Arts editor Brangien Davis found two themes connecting the best shows to see in Seattle this spring.
Brangien Davis  |   March 2013   |  FROM THE PRINT EDITION
Grey Gardens ACT theater seattle
Esteemed local actresses Patti Cohenour (left) and Suzy Hunt have crazy fun as Little Edie and Big Edie in Grey Gardens at ACT Theatre

Risky Business
This season is packed with strong leading women who take big chances. See for yourself, and decide if you’d rather follow their lead or learn from their mistakes.

Get Naked
Untitled Feminist Show
Pullman-raised Young Jean Lee has made a name for herself the world over by creating edgy and innovative performance art. Proven adept at tackling race and class issues, Lee brings gender roles to the fore in this new show, with a cast of women who wordlessly, acerbically (and sometimes nakedly) explore what it means to be female. 4/4–4/7. On the Boards, 100 W Roy St.; 206.217.9888; ontheboards.org

Ask for Help
Good People
The financially struggling mother of a disabled daughter risks everything on a wealthy old flame in this funny yet troubling Tony-nominated play, which asks whether the American Dream is most readily achieved through struggle, circumstances or skill. 3/8–3/31. Seattle Repertory Theatre, 155 Mercer St.; 206.443.2222; seattlerep.org

Stay Connected
Voix Humaine
Only one person appears on stage in Francis Poulenc’s 1959 opera, but the woman’s desperate intensity is as mesmerizing as a cast of hundreds. Jilted by phone, she attempts to keep her lover on the line as long as possible, despite countless interruptions. Also on this Seattle Opera double bill is suor Angelica, Giacomo Puccini’s 1918 opera about a pious woman who chooses death over rejection by her noble family. 5/4–5/18. McCaw Hall, 321 Mercer St.; 206.389.7676; seattleopera.org

Audition Your Heart Out for a Panel of Stuffy Judges
Flashdance: The Musical
The guilty (seriously, extremely guilty) pleasure of the season, this water-splashing, maniacal-dancing, sexy-welding Broadway show revives the tale of a passionate dancer whose greatest dream is…conforming to the rigid confines of a ballet conservatory.

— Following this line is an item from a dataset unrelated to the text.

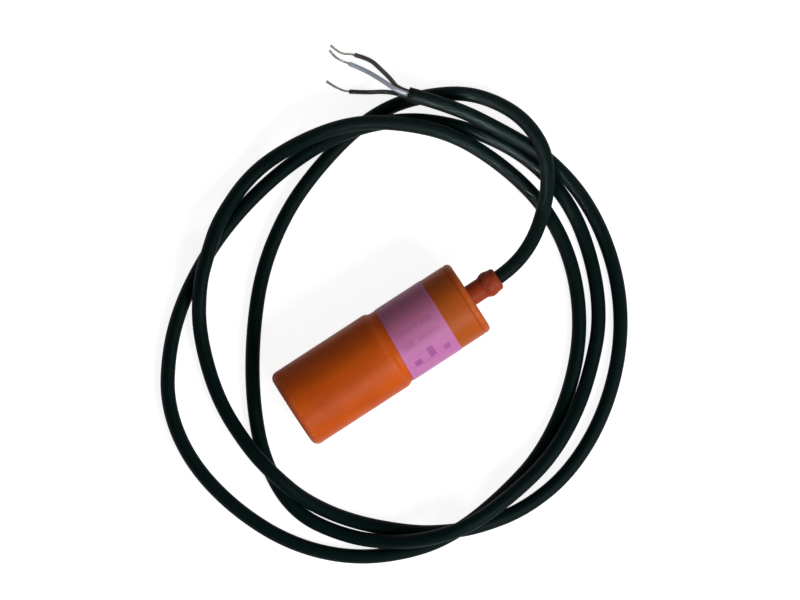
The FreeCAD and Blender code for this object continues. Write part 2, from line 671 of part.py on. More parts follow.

Nothing in this story makes sense, but if you love ’80s hits and soft-core exotic dance numbers, well, what a feeling. 4/16–4/21. Paramount Theatre, 911 Pine St.; 206.682.1414; stgpresents.org

Flaunt Fashion
Grey Gardens

Mother and daughter Big Edie and Little Edie Beale, the East Hampton society ladies (Jackie O’s aunt and cousin) turned reclusive raccoon cohabitants, were perfectly captured in the Maysles brothers’ 1975 documentary. Now an acclaimed musical, Grey Gardens still teaches us a lot about human nature, relationships and self-perception—but does so via compelling songs and a stellar local cast. 3/16–6/2. ACT Theatre, 700 Union St.; 206.292.7676; acttheatre.org


Rebirth + Reboot
The arts scene is taking a cue from Hollywood this season, putting new spins on old material. But while we’re currently reserving judgment about upcoming movie remakes (The Great Gatsby, Carrie, RoboCop), we’re genuinely excited about this local array of artful updates

Money: Rebooted by various visual artists
Currency becomes more current in Love Me Tender, the new group show at Bellevue Arts Museum in which artists—including graffiti god Banksy—use ordinary money (U.S. and more colorful cash) as their medium. 2/22–5/26. Bellevue Arts Museum, 510 Bellevue Way NE; 425.519.0770; bellevuearts.org

Donald Byrd: Rebooted by Donald Byrd
To celebrate 10 years as artistic director of Spectrum Dance Theater, the esteemed local choreographer is restaging the first work he created for the company. A Cruel New World/the new normal was originally a meditation on post-9/11 America—how does the landscape look a decade later? 4/11–4/13. Venue TBD; 206.216.0833; spectrumdance.org

The Adventures of Huckleberry Finn: Rebooted by Book-It Repertory Theatre
Book burners, beware: Book-It is using Mark Twain’s original, uncensored text to bring this iconic story of race and the Mississippi River the stage. 4/16–5/12. The Center Theatre at Seattle Center, 305 Harrison St.; 206.216.0833; book-it.org

The Taming of the Shrew: rebooted by Seattle Shakespeare Company
(Extra points for being a reboot of a reboot.) Seattle Shakes earned huge acclaim when, during the 2009 summer outdoor theater series, it staged the Bard’s classic comedy in a trashy trailer park. This time, the rubes run at each other indoors, brandishing their beer cozies in a cozier space. 4/25–5/12. Playhouse at Seattle Center (formerly Intiman Theatre), 201 Mercer St.; 206.733.8222; seattleshakespeare.org

The Beatles: rebooted by Seattle Rock Orchestra
The city’s best beloved band geeks take on The Fab Four, performing symphonic versions of the albums Sgt. Pepper’s Lonely Hearts Club Band and Magical Mystery Tour, augmented with vocal cameos by local singing stars. The only question we have is how they’ll implant the backward messages. 5/11–5/12. The Moore Theatre, 1932 Second Ave.; 206.682.1414; stgpresents.org

Swan Lake: rebooted by Les Ballets Trockadero de Monte Carlo
New York’s famed all-male drag ballet troupe flocks to Seattle, bringing with it insane dance talent and gallons of makeup. Skilled at executing both slapstick and pirouettes en pointe, these guys skewer ballet tropes while simultaneously proving their devotion to the art. 5/16–5/18. Meany Hall, UW campus, near the intersection of 15th Avenue NE and NE 41st Street; 206.685.2742; meany.org. Bonus: You can compare and contrast this with the more traditional version when Pacific Northwest Ballet dons the Swan (4/12–4/21; pnb.org).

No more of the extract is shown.